Michael (and John and Troy and then Gregg too)

It's January 1981, and three Californian guys under twenty decide to form a band.

Michael plays the bass, sings, and composes the songs; John is on the guitar, and Troy is on the drums.

They decide to call themselves Salvation Army and play something akin to garage-punk.

In those days, if you say garage-punk, you mean the Fuzztones of Rudi Protrudi and the Gravedigger V of Leighton Koizumi.

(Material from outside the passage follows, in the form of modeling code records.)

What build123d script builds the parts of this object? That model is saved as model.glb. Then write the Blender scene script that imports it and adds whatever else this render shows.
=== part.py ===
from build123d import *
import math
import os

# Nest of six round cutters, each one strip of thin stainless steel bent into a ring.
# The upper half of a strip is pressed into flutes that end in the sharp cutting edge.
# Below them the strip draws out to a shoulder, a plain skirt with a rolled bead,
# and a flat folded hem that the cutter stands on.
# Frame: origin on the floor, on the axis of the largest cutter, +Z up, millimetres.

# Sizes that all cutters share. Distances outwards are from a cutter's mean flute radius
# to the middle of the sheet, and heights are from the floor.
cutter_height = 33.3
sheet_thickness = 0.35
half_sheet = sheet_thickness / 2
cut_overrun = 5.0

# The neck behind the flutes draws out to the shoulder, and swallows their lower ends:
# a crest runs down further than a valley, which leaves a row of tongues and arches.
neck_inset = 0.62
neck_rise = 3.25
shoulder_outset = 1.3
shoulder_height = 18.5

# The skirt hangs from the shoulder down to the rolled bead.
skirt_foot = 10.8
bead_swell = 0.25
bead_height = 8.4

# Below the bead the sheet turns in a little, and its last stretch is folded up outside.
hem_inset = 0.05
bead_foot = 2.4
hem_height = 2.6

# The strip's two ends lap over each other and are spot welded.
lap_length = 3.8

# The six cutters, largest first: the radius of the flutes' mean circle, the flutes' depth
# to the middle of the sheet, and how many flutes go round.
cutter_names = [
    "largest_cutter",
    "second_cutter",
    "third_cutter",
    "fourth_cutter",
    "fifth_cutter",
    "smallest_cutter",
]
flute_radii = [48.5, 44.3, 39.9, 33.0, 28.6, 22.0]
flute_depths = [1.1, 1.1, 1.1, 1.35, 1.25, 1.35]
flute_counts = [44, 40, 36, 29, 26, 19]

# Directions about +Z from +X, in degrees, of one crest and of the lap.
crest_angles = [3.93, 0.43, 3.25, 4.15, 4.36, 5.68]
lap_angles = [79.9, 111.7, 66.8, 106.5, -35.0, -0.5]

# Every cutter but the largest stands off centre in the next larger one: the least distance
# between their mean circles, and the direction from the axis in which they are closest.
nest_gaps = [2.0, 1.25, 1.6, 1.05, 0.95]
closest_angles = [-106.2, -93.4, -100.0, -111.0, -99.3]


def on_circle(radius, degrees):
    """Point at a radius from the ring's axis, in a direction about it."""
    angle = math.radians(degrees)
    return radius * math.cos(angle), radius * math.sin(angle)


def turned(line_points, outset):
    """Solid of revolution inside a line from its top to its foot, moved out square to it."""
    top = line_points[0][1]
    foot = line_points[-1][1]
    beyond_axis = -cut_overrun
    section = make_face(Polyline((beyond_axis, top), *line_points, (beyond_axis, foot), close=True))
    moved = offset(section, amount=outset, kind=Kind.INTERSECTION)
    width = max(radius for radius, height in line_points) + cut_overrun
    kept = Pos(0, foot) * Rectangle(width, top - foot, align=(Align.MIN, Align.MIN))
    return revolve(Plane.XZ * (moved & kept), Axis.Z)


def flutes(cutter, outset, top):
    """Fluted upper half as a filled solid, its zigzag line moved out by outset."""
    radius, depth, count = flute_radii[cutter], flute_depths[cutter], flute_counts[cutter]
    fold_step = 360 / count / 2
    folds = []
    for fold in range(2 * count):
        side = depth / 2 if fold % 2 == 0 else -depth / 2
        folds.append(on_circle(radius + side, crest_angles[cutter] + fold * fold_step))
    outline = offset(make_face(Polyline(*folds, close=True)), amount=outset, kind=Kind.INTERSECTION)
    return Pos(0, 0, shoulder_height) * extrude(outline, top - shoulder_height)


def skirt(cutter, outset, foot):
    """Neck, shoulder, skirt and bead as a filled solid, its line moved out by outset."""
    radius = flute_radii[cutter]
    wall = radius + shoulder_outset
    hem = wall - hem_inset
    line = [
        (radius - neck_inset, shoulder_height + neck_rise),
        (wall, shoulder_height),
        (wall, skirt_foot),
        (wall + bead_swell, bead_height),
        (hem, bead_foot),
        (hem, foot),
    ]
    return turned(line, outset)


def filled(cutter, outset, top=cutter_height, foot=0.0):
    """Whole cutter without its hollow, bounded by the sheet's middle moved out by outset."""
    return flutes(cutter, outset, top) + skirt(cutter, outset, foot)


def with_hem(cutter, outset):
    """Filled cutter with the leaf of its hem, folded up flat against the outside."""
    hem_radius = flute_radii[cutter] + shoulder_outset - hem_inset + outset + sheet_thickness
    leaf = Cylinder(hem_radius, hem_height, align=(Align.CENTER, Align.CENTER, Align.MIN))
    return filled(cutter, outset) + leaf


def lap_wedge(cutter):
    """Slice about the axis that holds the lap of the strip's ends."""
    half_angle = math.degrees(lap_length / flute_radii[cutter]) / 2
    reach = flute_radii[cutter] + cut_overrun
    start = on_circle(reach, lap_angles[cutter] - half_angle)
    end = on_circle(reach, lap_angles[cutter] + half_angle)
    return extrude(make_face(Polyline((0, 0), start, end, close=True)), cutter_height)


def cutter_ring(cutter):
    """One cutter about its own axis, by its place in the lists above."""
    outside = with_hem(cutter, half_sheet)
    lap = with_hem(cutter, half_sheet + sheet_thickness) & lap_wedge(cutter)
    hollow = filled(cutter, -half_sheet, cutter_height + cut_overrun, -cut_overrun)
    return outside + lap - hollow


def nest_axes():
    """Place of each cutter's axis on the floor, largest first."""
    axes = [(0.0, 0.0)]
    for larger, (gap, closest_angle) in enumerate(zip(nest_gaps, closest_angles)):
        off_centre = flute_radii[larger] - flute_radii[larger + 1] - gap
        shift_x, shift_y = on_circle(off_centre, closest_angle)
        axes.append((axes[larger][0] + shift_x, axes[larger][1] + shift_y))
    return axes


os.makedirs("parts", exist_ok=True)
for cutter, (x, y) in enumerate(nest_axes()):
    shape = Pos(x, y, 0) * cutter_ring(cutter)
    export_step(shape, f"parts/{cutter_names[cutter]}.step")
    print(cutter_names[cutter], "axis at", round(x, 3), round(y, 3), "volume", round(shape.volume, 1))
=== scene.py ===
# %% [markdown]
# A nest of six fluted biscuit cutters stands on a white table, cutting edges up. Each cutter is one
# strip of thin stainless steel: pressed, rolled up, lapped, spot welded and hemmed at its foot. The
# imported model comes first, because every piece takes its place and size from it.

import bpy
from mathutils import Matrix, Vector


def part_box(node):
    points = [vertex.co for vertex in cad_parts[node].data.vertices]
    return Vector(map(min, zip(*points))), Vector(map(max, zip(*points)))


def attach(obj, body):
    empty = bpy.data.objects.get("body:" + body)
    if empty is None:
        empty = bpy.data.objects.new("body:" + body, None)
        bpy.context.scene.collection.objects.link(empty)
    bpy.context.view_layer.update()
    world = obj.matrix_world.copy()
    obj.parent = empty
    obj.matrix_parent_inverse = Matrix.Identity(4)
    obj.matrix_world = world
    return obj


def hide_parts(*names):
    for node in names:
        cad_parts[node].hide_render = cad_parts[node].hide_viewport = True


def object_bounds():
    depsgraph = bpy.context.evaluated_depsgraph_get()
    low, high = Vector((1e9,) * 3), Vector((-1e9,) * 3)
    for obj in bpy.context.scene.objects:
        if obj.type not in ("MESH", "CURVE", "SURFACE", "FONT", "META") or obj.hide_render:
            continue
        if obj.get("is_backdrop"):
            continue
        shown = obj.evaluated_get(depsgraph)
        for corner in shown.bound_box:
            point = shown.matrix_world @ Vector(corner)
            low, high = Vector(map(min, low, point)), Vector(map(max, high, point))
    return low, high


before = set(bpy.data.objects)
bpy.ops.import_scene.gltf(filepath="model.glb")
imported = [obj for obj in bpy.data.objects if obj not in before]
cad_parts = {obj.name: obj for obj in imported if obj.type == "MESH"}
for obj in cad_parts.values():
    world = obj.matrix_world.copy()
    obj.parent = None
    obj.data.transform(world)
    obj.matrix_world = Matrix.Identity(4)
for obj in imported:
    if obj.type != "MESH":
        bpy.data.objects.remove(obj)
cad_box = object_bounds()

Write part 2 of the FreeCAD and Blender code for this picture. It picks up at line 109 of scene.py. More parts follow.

Rudi and Leighton aren't exactly the kind of people a well-mannered girl would introduce to her parents.

But Michael is.

The garage-punk Michael has in mind lacks the brazen and self-satisfied wildness of what is played by Fuzztones and Gravedigger V; on the contrary, it's a gentle and well-mannered garage-punk, if garage-punk can ever be so.

Be that as it may, Michael composes four tracks, recorded in a demo tape: “Happen Happened,” “For Hours,” “Fight Songs,” and “Mind Gardens”; two-fifths psycho, two-fifths garage, one-fifth punk.

Dennes

The demo tape ends up in the hands of Dennes, who is five years older than Michael and has spent those years building a reputation in the Californian underground music circles.

He plays in a band, the Minutemen, which in those days in 1981 has just released an EP and is completing their first album. Despite their material being just enough songs to count on your fingers, Dennes and his bandmates are already characters in their own way.

They even started their own record label, New Alliance.

Dennes really likes that demo tape, possibly due to Michael's eclectic and novel attitude toward garage-punk, which mirrors Dennes's own eclectic and novel attitude toward hardcore-punk.

If the Minutemen are a hardcore-punk band, then the Salvation Army is a garage-punk band.

The fact is that Michael and Dennes pick “Happen Happened” and “Mind Gardens” from the batch, and that's the first record release of the Salvation Army, in the form of a single.

Rodney

Some get swept up in enthusiasm, some lose it (enthusiasm).

Dennes encourages Michael to compose new material while the Salvation Army loses a member.

Michael has four brand-new tracks – “She Turns to Flowers,” “Grimly Forming,” “The Seventeen Forever,” and “Cellophane Nirvana” – and a rework of “Going Home” by the Great Society for a second demo tape.

In the meantime, John leaves, and Gregg takes over on guitar.

From that demo tape, Michael and Dennes were supposed to pick a couple of tracks again for the second Salvation Army single.

But things turn out differently.

Rodney is a DJ, hosts a radio show, falls in love with the new Salvation Army demo tape, and plays it constantly during his shows.

If John Peel paved the way for the Undertones, Rodney paves the way for the Salvation Army.

Lisa

Lisa works at Frontier, and her job is to scout new talents worthy of being signed.

Every Sunday night, she tunes into Rodney's show seeking inspiration, and those Salvation Army initially pique her curiosity, then win her over.

She courts them, flatters them with the promise of a full album just for them, “steals” them from New Alliance, and signs them to Frontier.

The promise becomes reality in May 1982: “The Salvation Army” is the first, self-titled album.

Inside, there is the first single and four tracks from the second demo tape, all appropriately revisited and corrected, and four new tracks, “Upside Down,” “While We Were in Your Room Talking to Your Wall,” “Minuet,” and “I’m Your Guru.”

The Salvation Army

Not Michael's band.

But the international evangelical movement, founded to propagate Christianity, help the needy, and demonstrate that in a world enslaved by materialism, it is possible to live a joyful and active Christianity.

Garage-punk is one of the many symbols of that materialistic world.

So, the movement kindly asks Michael to change the name; otherwise, he should expect a multifaceted lawsuit.

The Three O’Clock

The Salvation Army ends here, all their production is collected in “Happen Happened,” under the name Befour Three O’Clock, a musical entity granted fictitious life.

Long live the Three O’Clock.

They live on through a splendid EP, “Baroque Hoedown,” an excellent album, “Sixteen Tambourines,” and notable insights scattered across various other grooves.